Charles Broaches France-UK Entente On Environment

(MENAFN- The Peninsula) AFP

Paris: King Charles III on Thursday pledged to do everything he could to strengthen the relationship between France and Britain, suggesting the "indispensable" partners should also team up to tackle the climate emergency.

In a speech at the French Senate on the second day of a three-day visit to France that London hopes will tighten post-Brexit relations, Charles won a standing ovation from lawmakers after deftly mixing English and French as well as personal and Political reflections.

The visit has so far been seen in British and French media as a success, with occasional calls of "Vive le roi! ("Long live the King!) even heard on the streets of Paris.

In his speech, Charles recalled his mother Queen Elizabeth II, whom he succeeded upon her death one year ago, describing her legacy for France-UK relations as a "golden thread which will forever shine brightly" and saying the royal family was "moved beyond measure" by tributes to her from France.

"For the time that is granted to me as King, I pledge to do whatever I can to strengthen the indispensable relationship between the United Kingdom and France," he said.

"Quite simply, the United Kingdom will always be one of France's closest allies and best friends," he said, speaking from a lectern adorned with British, French and EU flags.

'Catastrophic destruction'

He suggested that France and Britain should team up to tackle the climate and biodiversity emergencies with a new version of the 1904 Entente Cordiale pact, which sealed the friendship between Paris and London.

"I would like to propose it also becomes an 'Entente pour la Durabilite' (Partnership for Sustainability) in order to tackle the global climate and biodiversity emergency more effectively."

He also vowed that London and Paris were "steadfast in our determination Ukraine will triumph" in fighting the Russian invasion.

"Just as we stand together against military aggression, so must we strive together to protect the world from our most existential challenge of all -- that of global warming, climate change and the catastrophic destruction of nature," said the king, known for campaigning on environmental issues for the past decades.

By coincidence, Charles' latest call on the environment came a day after Britain's Prime Minister Rishi Sunak softened green policies aimed at achieving net zero carbon emissions by mid-century.

His speech will also be etched in history as the first British monarch to speak in the main chamber of the Senate: his mother spoke in a conference hall within the Senate in a 2004 speech.

"Applause we can only dream of in our chambers!" said Senate speaker Gerard Larcher when lawmakers rose to their feet in unison after the speech as lower-house speaker Yael Braun-Pivet laughed in agreement.

Notre-Dame homage

Charles' speech at France's upper house of parliament is the diplomatic high point of the day that followed Wednesday's banquet at the Versailles Palace hosted by President Emmanuel Macron.

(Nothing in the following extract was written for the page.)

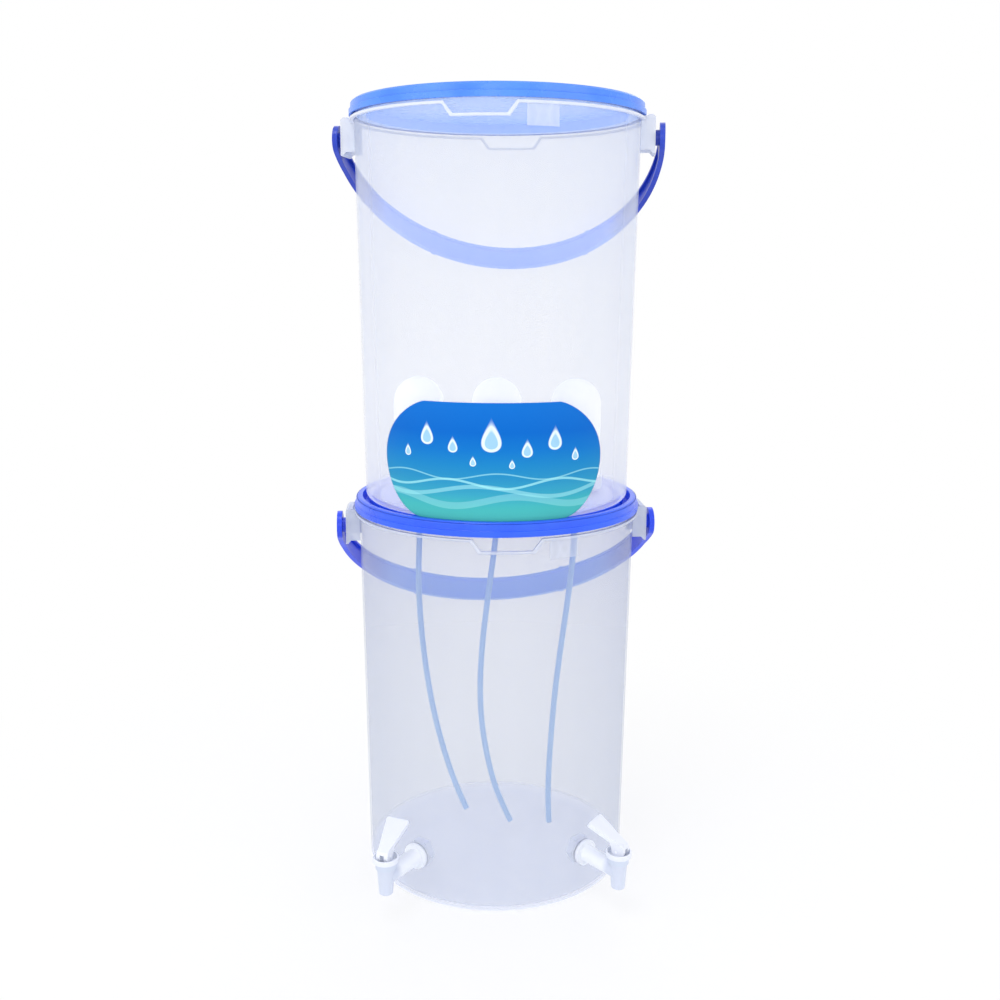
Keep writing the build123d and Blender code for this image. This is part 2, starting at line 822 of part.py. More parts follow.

The visit, which was rescheduled from March because of mass protests against French pension reforms, is packed with ceremony and pomp in a country that abolished its monarchy in the 1789 revolution and executed its king.

He then visited the northern Paris suburb of Saint-Denis -- home to the French national stadium used for the current Rugby World Cup and the Olympics next year -- meeting residents and visiting its majestic mediaeval basilica.

In Saint-Denis, Queen Camilla and French first lady Brigitte Macron even briefly played ping-pong at a sports centre.

Later on the Ile de la Cite on the river Seine, Charles -- a keen gardener who once admitted he talked to his plants -- will tour a flower market named after Queen Elizabeth II on her last state visit in 2014.

From there, he will view renovation and reconstruction work at the nearby Notre-Dame Cathedral, which was partially destroyed by a devastating fire in 2019.

Charles had said in an emotional message to Macron after the fire that he was "utterly heartbroken", calling Notre-Dame "one of the greatest architectural achievements of Western civilisation".

The Paris leg of the state visit wraps up with a formal farewell from Macron at the Elysee Palace before a final day Friday in the southwestern city of Bordeaux.

The French president is known to have a strong personal rapport with Charles, with both men known for their love of books.

Commentators in France excitedly noted how Macron repeatedly touched Charles's shoulder and his wife kissed Camilla, in a new protocol unthinkable under the more distant and austere Elizabeth II.